Unsurprisingly, for both men producing at such a rate resulted in works of varying quality. This reality, combined with Dickens’ and McCartney’s investment in audience response, led to ego-bruising encounters with criticism. Despite popular success, both men were stung by accusations of sentimentality and shoddiness, and both constructed a public persona as a screen for this vulnerability. Dickens cultivated his image as “Boz,” the friendly champion of the common folk, and McCartney has usually played the role of upbeat performer still in touch with everyday people. These personas are not lies, I would argue, but selective presentations of their real personality traits and values. Born performers, McCartney and Dickens strove to combine getting the audience and acclaim they needed with protecting a private life genuinely important to them.
This desire to perform but to shield the private self helps explain why Dickens and McCartney love telling stories. Rather than speak in first person, both often communicate obliquely through characters. Dickens was first known and most widely celebrated for creating indelible characters like Mr. Pickwick, Oliver Twist, David Copperfield, and Scrooge. In a few words, Dickens could create a character with a distinctive look, attitude, and way of speaking. When he died, one periodical memorialized him with a drawing of his empty chair, surrounded by a cloud of his immortal characters.

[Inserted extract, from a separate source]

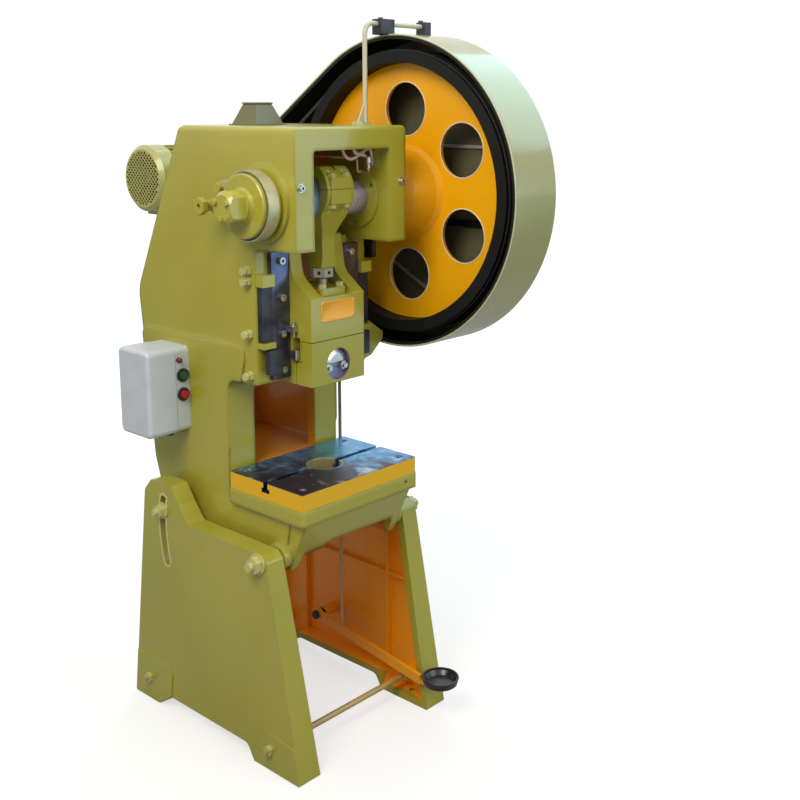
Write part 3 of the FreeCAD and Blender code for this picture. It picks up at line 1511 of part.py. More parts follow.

McCartney shares Dickens’ fascination with characters, and has said Nicholas Nickleby is his favorite book. In the Beatles years McCartney wrote many short stories in song, including “Eleanor Rigby,” “Lady Madonna,” “Rocky Raccoon,” and “Maxwell’s Silver Hammer.” “Penny Lane” is a Dickens novel in miniature, with its large cast of characters and distinctively English setting. It’s artfully narrated, too: that repeated “meanwhile” underlines the simultaneity of the characters’ actions, adding motion and breadth as the multiple plots in Dickens’ novels do. McCartney has continued to write narrative songs throughout his solo career, with “Another Day,” “Jenny Wren,” “She Given Up Talking,” and “Mr. Bellamy” as leading examples.
Both McCartney and Dickens wanted not merely to write about, but to perform their characters. While writing, Dickens would often jump up, make faces, and try out speech mannerisms. He gave sensationally successful public readings from his work, touring both England and the U.S. One of his favorite pieces, the brutal murder of the prostitute Nancy in Oliver Twist, was so intense that women sometimes fainted and had to be carried out. Other selections regularly moved huge audiences to laugh or cry. Dickens kept giving readings even as he grew ill, and his performance schedule probably hastened his death. How much he was driven by money and how much by love of the stage is a continuing point of debate.
As a live performer, McCartney is just as persistent and driven as Dickens. McCartney’s sometimes hectoring insistence, in the Beatles’ last years, on getting the group to play live again contributed to its meltdown. When he formed Wings, McCartney was willing to drive a van around the countryside and play small university halls to get back on stage. The 70s, 80s, and 90s all saw successful McCartney tours, and the last several years have featured some of his most impressive shows. He’s clearly giving audiences what they want, with setlists that cover the highlights of his entire career, and has been charged with doing it mainly for money. His enjoyment of performing is palpable, however, and it’s hard not to admire his dedication: at 69, he’s giving concerts that last three hours without an opening band or a break. It seems probable that, like Dickens, McCartney will go on performing until disability or death prevents him.
The Future of McCartney and Dickens
This pattern of similarities makes me think that time will improve McCartney’s artistic reputation. His poorer work will be justly forgotten, as Dickens’ lesser productions have been. Who is now beating up on Dickens for Master Humphrey’s Clock, Martin Chuzzlewit, The Uncommercial Traveler, or his play The Village Coquettes, not to mention dozens of fair-to-middling articles and stories? Just as we now appreciate Dickens’ higher-quality work and leave the rest largely alone, so may McCartney’s best work endure. Perhaps one day, like Dickens, he will get a biographer able to regard his faults and excesses with some sympathy and appreciate his artistic fertility and performing tenacity.